My own theological debt to German scholarship is immense.  Paul Tillich who escaped Nazi Germany to enjoy a spectacular career at both Union Theological Seminary in New York City and Harvard Divinity School in Cambridge, Massachusetts, shaped my thinking more substantially than any other theologian.  Rudolf Bultman, probably the 20th century’s leading New Testament scholar, shaped my biblical understanding more than any other.  Dietrich Bonhoeffer taught me, as few others could have done, that standing for truth has consequences and if you are not willing to pay that price or run that risk, nothing you do will ever be worthwhile.  Finally there were the Niebuhr brothers, Reinhold and Richard, who, while being American, were the children of German immigrants, who shaped my understanding of the social demands for justice that must be part of the Christian faith.  My own mentor and friend, John A. T. Robinson, who sounded the clarion call for post-religious Christianity in a ground breaking book entitled Honest to God was primarily popularizing the thought of Tillich, Bultman and Bonhoeffer, and in that process, he initiated a new debate in the Christian world.  So, I felt an enormous indebtedness to German scholarship and was filled with gratitude for this opportunity.

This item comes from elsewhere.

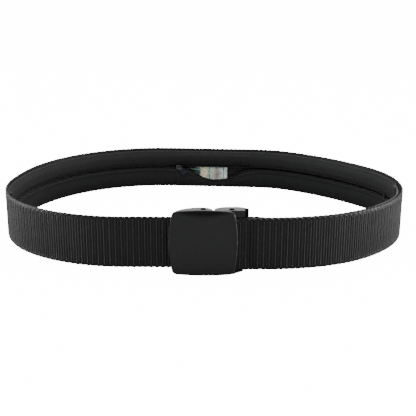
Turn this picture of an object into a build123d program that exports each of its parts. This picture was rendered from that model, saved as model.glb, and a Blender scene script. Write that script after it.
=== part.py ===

The tour began in Grebenstein where Gerhard lives.  The first lecture was attended primarily by friends specifically invited by Gerhard.  They were generally professional people not clergy or theologians.  They gave me a sense of the current state of German Church life. God for most educated Germans, not unlike their counterparts in other Western nations, is still an external being, equipped with supernatural power and able to invade this world to answer prayers or impose the divine will.  That deity has become not only irrelevant in modern life but also unbelievable for modern minds. So to analyze why “Christianity must Change or Die” or to spell out what a “New Christianity for a New World” might look like became my agenda on this tour. I laid the groundwork for that task with this gathering of Gerhard’s friends and professional colleagues.  It was a good place to begin.